1/21/2013

Tawanan dan Rampasan yang Pertama Kali

Setelah Nabi SAW dan kaum muslimin berpindah ke tempat yang diusulkan Hubab, selanjutnya di tempat tersebut shahabat Sa’ad bin Mu’adz mengemukakan pendapatnya kepada Nabi SAW, ia berkata, “Ya Rasulullah, tidakkah lebih baik tuan kami buatkan ‘arisy (pos/gardu) buat tempat tuan ? Dan kami menyediakan satu kendaraan untuk tuan ? Jika nanti kami bertempur dengan musuh, kami minta tuan supaya berada di dalam ‘arisy saja, dan kami yang bertempur dengan musuh. Jika Tuhan memberi kemenangan kepada kita, dan kita dapat menghancurkan musuh, itulah yang kita harapkan. Dan jika kita kalah, kami persilahkan tuan kembali kepada orang-orang yang masih banyak di belakang kita, karena di belakang kita masih banyak orang yang belum ikut berangkat kemari. Kecintaan kami kepada tuan tidak melebihi dari kecintaan mereka kepada tuan. Seandainya mereka tahu bahwa tuan akan berperang, niscaya mereka tidak akan berpisah dari tuan. Tuhan menolong kepada tuan dengan sebab mereka, dan mereka akan berperang melawan musuh bersama-sama tuan”.

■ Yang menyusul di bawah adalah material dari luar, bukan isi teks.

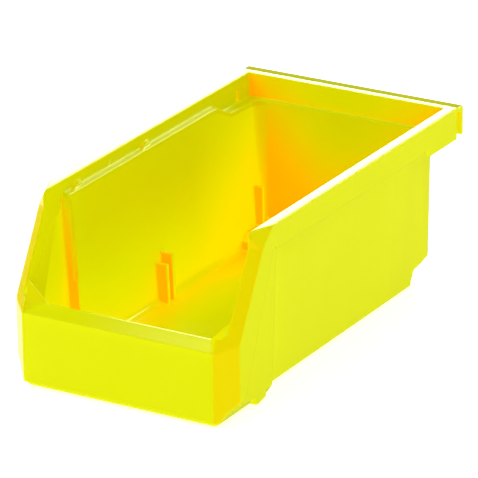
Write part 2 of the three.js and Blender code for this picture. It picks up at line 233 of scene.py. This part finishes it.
def facing(tree, coords, direction, start):
    """How much the surface, mirrored to +X, faces direction: 0 at cosine start, up to 1."""
    split = add_node(tree, "SeparateXYZ", {0: coords.outputs["Normal"]})
    across = add_node(tree, "Math", {0: split.outputs["X"]}, operation="ABSOLUTE")
    mirrored = add_node(tree, "CombineXYZ", {
        0: across.outputs[0], 1: split.outputs["Y"], 2: split.outputs["Z"]})
    cosine = add_node(tree, "VectorMath",
                      {0: mirrored.outputs[0], 1: Vector(direction).normalized()},
                      operation="DOT_PRODUCT")
    return remap(tree, cosine.outputs["Value"], from_min=start)


def unshaded_share(tree, coords, cavity, crevice):
    """0 where the painted shade is deepest and warmest, 1 where no shade is painted."""
    # Painted shade: deeper where the cavity is enclosed, most on faces that look to the front
    # or up.
    inside = calc(tree, "SUBTRACT", 1.0, remap(tree, cavity, from_min=0.30, from_max=0.78))
    # The painted glow's ramp is made by plastic(); this one paints shade into the fine contact
    # lines.
    crevice_open = remap(tree, crevice, from_min=0.35, from_max=0.85)
    front = facing(tree, coords, (0, -1, 0), start=0.35)
    # The painted shade on front-facing walls starts sooner.
    wide = remap(tree, cavity, from_min=0.35, from_max=0.93, to_min=1.0, to_max=0.0)
    front_shade = calc(tree, "MULTIPLY", calc(tree, "MULTIPLY", wide, FRONT_SHADE_GAIN), front)
    floor_shade = calc(tree, "MULTIPLY", calc(tree, "MULTIPLY", inside, FLOOR_SHADE_GAIN),
                      facing(tree, coords, (0, 0, 1), start=0.5))
    other_shade = calc(tree, "MAXIMUM", calc(tree, "MULTIPLY", inside, OTHER_SHADE_GAIN), floor_shade)
    # Painted shade on faces that look to the front corners.
    panel_shade = calc(tree, "MULTIPLY", facing(tree, coords, PANEL_FACING, start=0.80), PANEL_SHADE)
    painted_shade = calc(tree, "MAXIMUM", calc(tree, "MAXIMUM", front_shade, other_shade), panel_shade)
    # Painted shade in crevices and along contact lines.
    painted_shade = calc(tree, "MAXIMUM", painted_shade, calc(tree, "SUBTRACT", 1.0, crevice_open))
    return calc(tree, "SUBTRACT", 1.0, painted_shade)


def plastic(name, local):
    """Moulded polypropylene, with painted shade and a painted glow. local: only the piece
    itself casts the painted shade on it.
    """
    material = bpy.data.materials.new(name)
    material.use_nodes = True
    tree = material.node_tree
    tree.nodes.clear()
    coords = add_node(tree, "TexCoord", {})

    # Colour: a slow drift from the moulding flow, with painted shade, deeper and warmer, inside
    # the cavity.
    flow = remap(tree, noise(tree, coords, scale=22.0, detail=3.0), to_min=0.97, to_max=1.03)
    cavity = openness(tree, distance=0.055, samples=8, local=local)
    crevice = openness(tree, distance=0.005, samples=6, local=local)
    light = unshaded_share(tree, coords, cavity, crevice)
    # The colour runs from the painted shade's orange to the plain yellow.
    tint = mix_colour(tree, light, painted_shade=(1.0, 0.50, 0.0, 1), light=(0.80, 0.84, 0.0, 1))
    colour = add_node(tree, "VectorMath", {0: tint, "Scale": flow}, operation="SCALE")

    # Fine mould texture, and handling wear in the gloss.
    grain = noise(tree, coords, scale=1800.0, detail=2.0)
    wear = noise(tree, coords, scale=60.0, detail=5.0)
    roughness = remap(tree, wear, to_min=0.20, to_max=0.30)
    bump = add_node(tree, "Bump", {"Strength": 0.10, "Distance": 0.00004, "Height": grain})

    # Painted glow: the surface gives off warm light of its own where the cavity is enclosed; it
    # reaches further out than the painted shade.
    glow_openness = remap(tree, cavity, from_min=0.25, from_max=1.05)
    painted_glow = remap(tree, glow_openness, to_min=0.50, to_max=0.0)
    painted_glow_colour = mix_colour(tree, light, painted_shade=(1.0, 0.26, 0.0, 1), light=(0.78, 0.98, 0.0, 1))

    surface = add_node(tree, "BsdfPrincipled", {
        "Base Color": colour.outputs[0],
        "Roughness": roughness,
        "Normal": bump.outputs[0],
        "Emission Color": painted_glow_colour,
        "Emission Strength": painted_glow,
        "IOR": 1.49,
        "Specular Tint": (1.0, 0.95, 0.05, 1),
    })
    add_node(tree, "OutputMaterial", {0: surface.outputs[0]})
    return material


# Two copies of one material: on the inside pieces, neighbouring pieces deepen the painted shade
# and the painted glow too.
open_plastic = plastic("yellow_polypropylene", local=True)
inside_plastic = plastic("yellow_polypropylene_inside", local=False)

# ---------------------------------------------------------------- pieces
INSIDE = ("divider_rib", "corner_rib", "rear_rim", "antislide_stop")

for node, piece in pieces.items():
    mesh = piece.data
    normals = skin_normals(mesh, skin, skin_tree)
    mesh.transform(Matrix.Scale(1.0 / MM, 4))
    mesh.materials.clear()
    mesh.materials.append(inside_plastic if node.startswith(INSIDE) else open_plastic)
    for polygon in mesh.polygons:
        polygon.use_smooth = True
    mesh.update()
    mesh.normals_split_custom_set_from_vertices(normals)
    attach(piece, "root")
    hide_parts(node)


# ---------------------------------------------------------------- floor and world
def white_floor():
    bm = bmesh.new()
    bmesh.ops.create_grid(bm, x_segments=8, y_segments=8, size=4.0)
    made = object_from_bmesh("floor", bm)
    made.location.z = -0.0002
    material = bpy.data.materials.new("floor_white")
    material.use_nodes = True
    inputs = material.node_tree.nodes["Principled BSDF"].inputs
    inputs["Base Color"].default_value = (0.93, 0.93, 0.93, 1)
    inputs["Roughness"].default_value = 0.9
    inputs["Specular IOR Level"].default_value = 0.1
    inputs["Emission Color"].default_value = (1, 1, 1, 1)
    inputs["Emission Strength"].default_value = 0.6
    made.data.materials.append(material)
    made.visible_glossy = False
    return made


def studio_world():
    """White to the camera, and dimmer in reflections than as fill."""
    world = bpy.data.worlds.new("studio")
    bpy.context.scene.world = world
    world.use_nodes = True
    tree = world.node_tree
    background = tree.nodes["Background"]
    background.inputs["Color"].default_value = (1, 1, 1, 1)
    rays = add_node(tree, "LightPath", {})
    unseen = remap(tree, rays.outputs["Is Glossy Ray"], to_min=0.50, to_max=0.13)
    strength = remap(tree, rays.outputs["Is Camera Ray"], to_min=unseen, to_max=1.0)
    tree.links.new(strength, background.inputs["Strength"])


floor = white_floor()
studio_world()


# ---------------------------------------------------------------- lights
def around(azimuth, elevation, distance):
    """A place round the origin; degrees, azimuth from the front (-Y) towards +X."""
    a = math.radians(azimuth)
    e = math.radians(elevation)
    return (distance * math.sin(a) * math.cos(e),
            -distance * math.cos(a) * math.cos(e),
            distance * math.sin(e))


def softbox(name, place, aim_height, size, power):
    """A round area light aimed at a point on the Z axis, hidden from the camera."""
    light = bpy.data.lights.new(name, "AREA")
    light.shape = "DISK"
    light.size = size
    light.energy = power
    made = link_object(name, light)
    made.location = place
    aim = Vector((0, 0, aim_height)) - Vector(place)
    made.rotation_euler = aim.to_track_quat("-Z", "Y").to_euler()
    made.visible_camera = False
    return made


# Front left.
softbox("left_box", around(-50, 48, 1.4), aim_height=0.03, size=0.8, power=2.9)
# Right, as diffuse light only.
right_box = softbox("right_box", around(92, 50, 1.4), aim_height=0.03, size=0.9, power=3.4)
right_box.visible_glossy = False
# Behind left, for the rim's sheen.
back_box = softbox("back_box", around(211, 23, 1.6), aim_height=0.06, size=0.9, power=16)
# Behind right, for edge highlights only.
edge_box = softbox("edge_box", around(155, 29, 1.6), aim_height=0.06, size=0.6, power=14)
edge_box.visible_diffuse = False
# Low behind left, for sheen on the left corner panels.
softbox("kicker", (-1.25, 0.76, -0.58), aim_height=0.03, size=1.2, power=4.5)

# back_box lights only these, which keeps the back and the left side from burning out.
LIT_FROM_BEHIND = ("side_rim", "rear_rim", "stacking", "antislide", "front_lip", "mouth_flange")
receivers = bpy.data.collections.new("lit_from_behind")
for node, piece in pieces.items():
    if node.startswith(LIT_FROM_BEHIND):
        receivers.objects.link(piece)
receivers.objects.link(floor)
back_box.light_linking.receiver_collection = receivers

# ---------------------------------------------------------------- camera
CAMERA_AZIMUTH = 31.3                     # degrees
CAMERA_ELEVATION = 21.94
CAMERA_ROLL = math.radians(-1.01)
CAMERA_DISTANCE = 1.86319
CAMERA_TARGET = Vector((0.0, -0.01459, 0.0350))

backward = Vector(around(CAMERA_AZIMUTH, CAMERA_ELEVATION, 1.0))
level_right = (-backward).cross(Vector((0, 0, 1))).normalized()
level_up = level_right.cross(-backward)
right = level_right * math.cos(CAMERA_ROLL) + level_up * math.sin(CAMERA_ROLL)
up = -level_right * math.sin(CAMERA_ROLL) + level_up * math.cos(CAMERA_ROLL)
placement = Matrix((right, up, backward)).transposed().to_4x4()
placement.translation = CAMERA_TARGET + backward * CAMERA_DISTANCE

lens = bpy.data.cameras.new("camera")
lens.sensor_width = 36.0
lens.lens = 341.569205
lens.shift_x = 0.03512552
lens.shift_y = 0.04200837
camera = link_object("camera", lens)
camera.matrix_world = placement
bpy.context.scene.camera = camera
bpy.context.scene.view_settings.view_transform = "Standard"

bpy.context.view_layer.update()
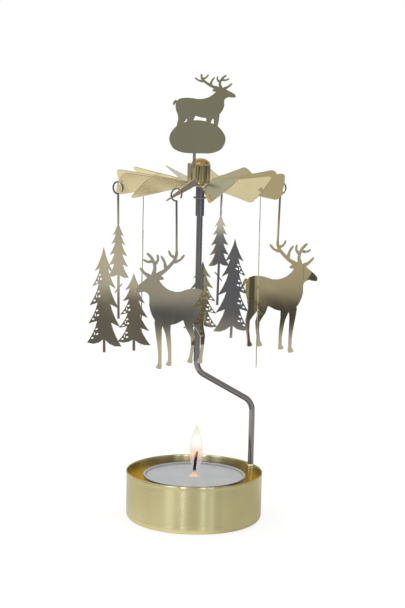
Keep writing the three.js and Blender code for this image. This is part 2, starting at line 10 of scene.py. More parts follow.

Demikianlah perkataan shahabat Sa’ad bin Mu’adz waktu itu. Dan pendapat tersebut diterima dengan baik dan dipuji oleh Nabi SAW. Lalu seketika itu juga dibuatlah suatu ‘arisy dari pelepah pohon kurma diatas bukit yang tampak dari medan peperangan. Maka setelah ‘arisy dibuat dengan kokoh, Nabi SAW lalu dipersilakan masuk ke dalamnya, dan untanya diikat di belakang ‘arisy, dan shahabat Abu Bakar RA sebagai kawan yang tercinta diajak masuk bersama-sama oleh Nabi SAW.
8. Kedatangan tentara Quraisy dan doa Nabi SAW.
Sesudah tentara Islam mendapat tempat yang baik, dan keadaan air pun tidak kekurangan, serta berbenteng di gunung-gunung yang begitu kokoh lagi pula tempat bagi Nabi SAW telah selesai dibuat, dan kemah-kemah yang dipergunakan tempat beristirahat oleh masing-masing tentara telah selesai dipasang juga, maka ketika itu datanglah pasukan tentara musyrikin Quraisy dengan sombong dan congkak.
Nabi SAW setelah melihat kedatangan tentara Quraisy yang begitu sombong dan congkak itu lalu berdoa kepada Allah :
اَللّهُمَّ هذِهِ قُرَيْشٌ قَدْ اَقْبَلَتْ بِخُيَلاَئِهَا وَ فَخْرِهَا تُحَادُّكَ وَ تُكَذِّبُ رَسُوْلَكَ، اَللّهُمَّ فَنَصْرَكَ الَّذِى وَعَدْتَنِى. اَللّهُمَّ اَحِنْهُمُ اْلغَدَاةَ. ابن هشام 3:168
Ya Allah, Inilah kaum Quraisy telah datang dengan sombong dan congkak. Mereka memusuhi Engkau dan mendustakan Rasul Engkau. Ya Allah, maka pertolongan Engkau yang telah Engkau janjikan kepada hamba (itulah yang kami nantikan). Ya Allah, binasakanlah mereka itu besok pagi hari. [Ibnu Hisyam 3 : 168]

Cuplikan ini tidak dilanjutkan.